In the fourth aspect of the present invention, there is provided a gas processing method for applying a gas processing to a substrate to be processed in a processing container while supplying a processing gas to the substrate, the gas processing method comprising the steps of: discharging the processing gas through a first gas discharging part provided so as to oppose the substrate to be processed; and discharging the processing gas to the periphery of the substrate to be processed through a second gas discharging part provided around the first gas discharging part independently, thereby performing the gas processing.

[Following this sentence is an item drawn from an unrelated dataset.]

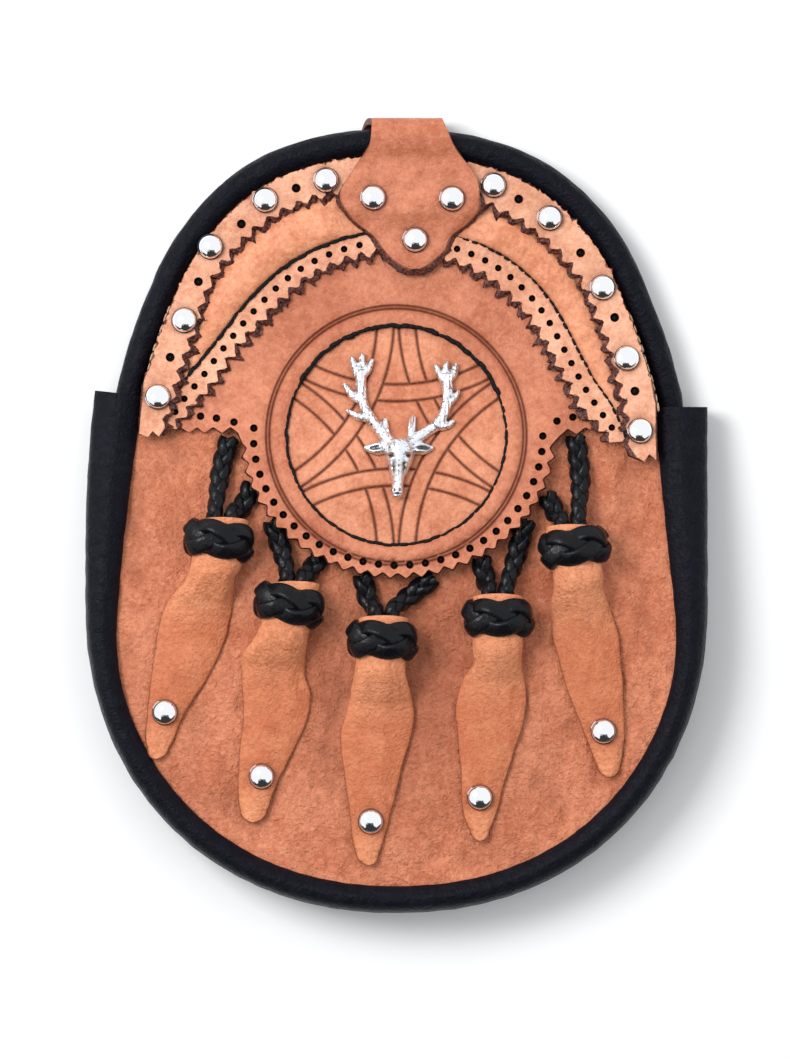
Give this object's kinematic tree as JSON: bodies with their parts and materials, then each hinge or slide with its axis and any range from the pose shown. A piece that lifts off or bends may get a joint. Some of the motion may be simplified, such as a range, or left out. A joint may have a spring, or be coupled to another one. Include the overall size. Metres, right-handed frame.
{
  "type": "sporran pouch",
  "caption": "Leather day sporran: domed hollow pouch with a stacked pinked flap, cast stag head, riveted tab with belt loop and hanging tassels on braided thongs.",
  "frame": {"origin": "centre of the outline on the surface that the back lies on", "axes": "+Z out of the front face, +Y toward the tab and belt loop, +X to the right as seen from the front"},
  "size_m": [0.1872, 0.2394, 0.0346],
  "materials": {
    "tan_leather": "smooth natural tan, fine grain, dark raw edges",
    "tan_panel_leather": "creased natural tan, fine grain",
    "black_leather": "soft black garment leather, low sheen",
    "black_lace": "black plaited lace, semi gloss",
    "nickel": "polished nickel",
    "cast_silver": "bright cast metal with textured relief"
  },
  "bodies": {
    "root": {"back_panel": "black_leather", "gusset": "black_leather", "front_panel": "tan_panel_leather", "rim": "black_leather", "flap_panel": "tan_leather", "medallion": "tan_leather", "crescent_pad": "tan_leather", "inner_strip": "tan_leather", "rivet_band": "tan_leather", "tab_strap": "tan_leather", "band_rivet_1": "nickel", "band_rivet_2": "nickel", "band_rivet_3": "nickel", "band_rivet_4": "nickel", "band_rivet_5": "nickel", "band_rivet_6": "nickel", "band_rivet_7": "nickel", "band_rivet_8": "nickel", "band_rivet_9": "nickel", "band_rivet_10": "nickel", "tab_rivet_1": "nickel", "tab_rivet_2": "nickel", "tab_rivet_3": "nickel", "stag_head": "cast_silver", "tassel_blade_1": "tan_leather", "tassel_knot_1": "black_lace", "braid_1_left": "black_lace", "braid_1_right": "black_lace", "tassel_rivet_1": "nickel", "tassel_blade_2": "tan_leather", "tassel_knot_2": "black_lace", "braid_2_left": "black_lace", "braid_2_right": "black_lace", "tassel_rivet_2": "nickel", "tassel_blade_3": "tan_leather", "tassel_knot_3": "black_lace", "braid_3_left": "black_lace", "braid_3_right": "black_lace", "tassel_rivet_3": "nickel", "tassel_blade_4": "tan_leather", "tassel_knot_4": "black_lace", "braid_4_left": "black_lace", "braid_4_right": "black_lace", "tassel_rivet_4": "nickel", "tassel_blade_5": "tan_leather", "tassel_knot_5": "black_lace", "braid_5_left": "black_lace", "braid_5_right": "black_lace", "tassel_rivet_5": "nickel"}
  },
  "joints": []
}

In the fifth aspect of the present invention, there is provided a gas processing method for applying a gas processing to a substrate to be processed while supplying the substrate in a processing container with a first processing gas of a relatively high diffusion velocity and a second processing gas of a relatively low diffusion velocity, the gas processing method comprising the steps of: discharging a gas containing the first processing gas and the second processing gas from a first gas discharging part that is arranged so as to oppose the substrate to be processed; and further discharging the first processing gas from a second gas discharging part that is arranged around the first gas discharging part independently, thereby performing the gas processing.